Take responsibility for your decisions and combine that with making very reasonable and thought out decisions.
In short: do the things you would not regret after the fact, even if they turn out to be not the best decisions.
I personally always try to make decisions that I wouldn’t regret, either way, no matter how they turn out. I really try to make reasonable positions, which use all the knowledge I have at my hands.
For example, I needed a new smartphone a while back and I just couldn’t fathom to give away more than 300 bucks for a device I rarely ever need and I do not like to use anyway, because I prefer to do everything on my PC, where it’s a hundred bajillion times more comfortable to do anything.
I had bought myself a Xiaomi branded phone. I unlocked the bootloader through the official way, enabled all the “evil” stuff, like the possibility to root and flash a custom ROM onto that phone.
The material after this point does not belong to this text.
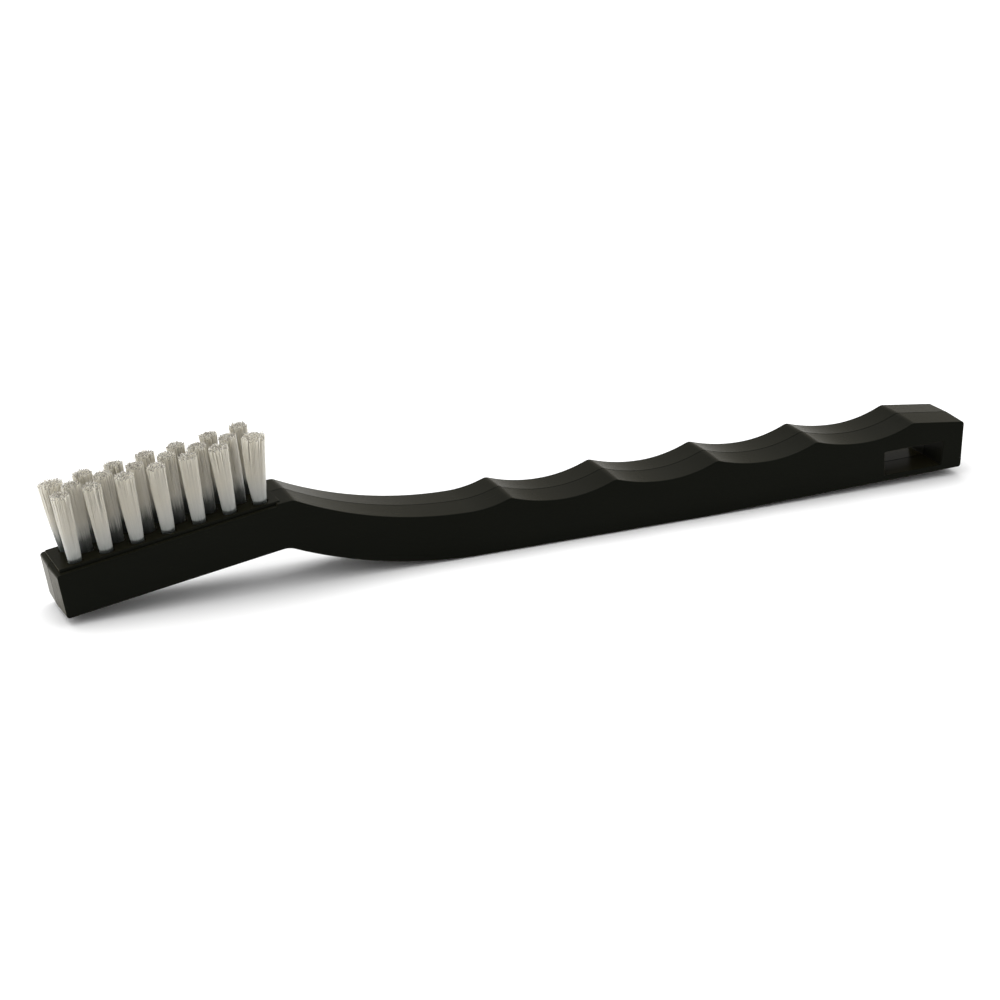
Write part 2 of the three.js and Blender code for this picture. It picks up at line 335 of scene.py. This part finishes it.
def side_outline():
    """The handle seen from the side, at the parting line, anticlockwise with x to the right and z up."""
    tail_start = tail_point(0, 0)
    tail_top = Vector((TAIL_X, END_TOP_Z))
    in_tail = Matrix.Rotation(-TAIL_RISE, 2) @ (tail_top - tail_start)
    tail_bottom = tail_point(in_tail.x - in_tail.y * math.tan(END_LEAN), 0)

    runs = [
        ([tail_start, tail_bottom], END_CORNER_RADIUS),
        ([tail_bottom, tail_top], END_CORNER_RADIUS),
        ([tail_top, ridge(RIDGES - 1)], RIDGE_RADIUS),
    ]
    for number in range(RIDGES - 1, 0, -1):
        right, left = ridge(number), ridge(number - 1)
        low = right.lerp(left, 0.5) - Vector((0, HOLLOW_DEPTH))
        runs.append((hollow(right, low, left), RIDGE_RADIUS))
    runs.append((hollow(ridge(0), NECK_HOLLOW, CREST), CREST_RADIUS))

    step_foot = along(HEAD_END, HEAD_TILT, LEDGE_LENGTH)
    step_top = along(step_foot, HEAD_TILT + math.pi / 2, PAD_HEIGHT)
    head_bottom = along(HEAD_END, HEAD_TILT - math.pi / 2, HEAD_THICKNESS)
    runs.append(([CREST, step_top], STEP_TOP_RADIUS))
    runs.append(([step_top, step_foot], STEP_FOOT_RADIUS))
    runs.append(([step_foot, HEAD_END], END_CORNER_RADIUS))
    runs.append(([HEAD_END, head_bottom], END_CORNER_RADIUS))

    belly_start = -tail_start
    belly_centre = Vector((belly_start.x, BELLY_RADIUS))
    throat = line_meets_circle(head_bottom, HEAD_TILT, belly_centre, BELLY_RADIUS)
    runs.append(([head_bottom, throat], THROAT_RADIUS))
    runs.append((arc_from_low(belly_start, throat)[::-1], 0))
    runs.append(([belly_start, tail_start], 0))
    return rounded_loop(runs)


def wall_normals(outline):
    """The direction out of the material at each point. Round the step it is the head's own up."""
    step = along(HEAD_END, HEAD_TILT, LEDGE_LENGTH)
    head_up = Vector((-math.sin(HEAD_TILT), math.cos(HEAD_TILT)))
    normals = loop_normals(outline)
    return [head_up if (p - step).length < STEP_REACH else n for p, n in zip(outline, normals)]


# ---- handle -----------------------------------------------------------------------------------------


def side_rounding(point):
    """The side edges are rounder near the tail's end."""
    share = max(0, 1 - (TAIL_X - point.x) / TAIL_ROUNDING_REACH)
    return SIDE_ROUNDING + (TAIL_SIDE_ROUNDING - SIDE_ROUNDING) * share


def wall_stations(rounding, full_draft=0):
    """(y, cut) from the +Y side to the -Y side for a wall that is drafted both ways from the parting line.

    The cut is how far the material stands back from the wall's outline. The outline is the wall at the
    parting line, or at the two sides when the draft up to them is given.
    """
    half = []
    for i in range(ROUNDING_STEPS + 1):
        angle = math.pi / 2 * i / ROUNDING_STEPS
        y = HALF_WIDTH - rounding * (1 - math.cos(angle))
        half.append((y, DRAFT * y - full_draft + rounding * (1 - math.sin(angle))))
    half.append((PARTING_HALF_WIDTH, -full_draft))
    return half + [(0, PARTING_DEPTH - full_draft)] + [(-y, cut) for y, cut in reversed(half)]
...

(I had to wait like 2 weeks for them to unlock the phone, because of some policy, that actually fits the topic pretty well, because it seemed like they wanted to make it harder for consumers to unlock the phone, but if you actually read into the issue and understood the reasons behind doing that, then you could follow the reasons and could call bullshit on the previous assumption of them trying to make it harder on purpose.)
So, after two weeks of not using my brand new phone for anything, I finally was able to flash a custom ROM onto it (again, I had to trust the community the ROM creator isn’t actually bullshitting me) and I rooted the phone in the same process, too.
Now, I am using a Xiaomi phone, that I never ever used with the official ROM. I only ever used it with a custom ROM and root enabled, with AFWall installed and other features that I find a little intrusive, cut out.
This phone setup is my decision and I stand behind it. I think it is fairly reasonable for a normal, not government agent level security, life.
Even if it turns out that Xiaomi hat still some hardware trick hidden in that, I wouldn’t have regretted my choice. I couldn’t foresee that and I took the leap of faith.
Do what you think is safe and decide consciously and reasonably.
Deepin might just be as (un)safe as my Xiaomi phone. But that’s how life goes and most of the time, you will never know.